Monday, March 11, 2013

Rock 'n Roll Learning

Alanis Morissette's song lyrics explained irony on students' levels: 

Students sang along and smiled; they "got it!" They formed small groups then made posters that demonstrated their understandings of irony, along with real life examples. As they worked on projects, they chatted about poems, songs, and writings that contained examples of irony. They joked about real life examples, and they discussed ways to explain and illustrate the concept on their posters. The buzz of the bell came too quickly for students. They put away their supplies then made plans to finish their work tomorrow. It worked--students were engaged, and they enjoyed learning ! 

Think back to when you learned nursery rhymes. Can you recall them with little effort? What was your favorite song as a child? Can you sing the song today? What song defined you in high school? Chances are you know the lyrics today. There's something about music and words that brings learning alive and makes memorizing content easy. An elementary class taught by Betty Jackson in Wynnewood, Oklahoma, in 1995, piloted a Saxon program that used songs to teach concepts to students. One of the students, who is now twenty-four, recalls the songs' lyrics with ease. "I'll never forget them! I still use them today, especially spelling rules..." said Zach. This is only one of the advantages of learning concepts through songs.

Where do you find good lesson plans that include music and song lyrics? One of the best websites is operated by the Rock and Roll Hall of Fame.

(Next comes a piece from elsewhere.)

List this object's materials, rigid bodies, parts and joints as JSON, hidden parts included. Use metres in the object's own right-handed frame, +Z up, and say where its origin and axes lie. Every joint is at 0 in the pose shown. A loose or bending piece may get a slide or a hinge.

Lesson plans range from pre-k to adult learners. They include lyrics and supplemental resources, such as easy to follow guides, materials lists, videos and web sources. Objectives and outcomes are addressed, along with state guidelines. Implementing songs into any discipline has never been easier! An extra bonus: apply for the Rock and Roll Hall of Fame's Summer Teacher Institute.

Another option is Flocabulary. Remember School House Rock? Transform it into modern day with quality videos and lesson plans. The site addresses most subject matters, and be aware that these tunes are catchy! There's even a contest for students to write their own songs. A free school trial is being offered through June.

Using songs in the classroom has never been easier!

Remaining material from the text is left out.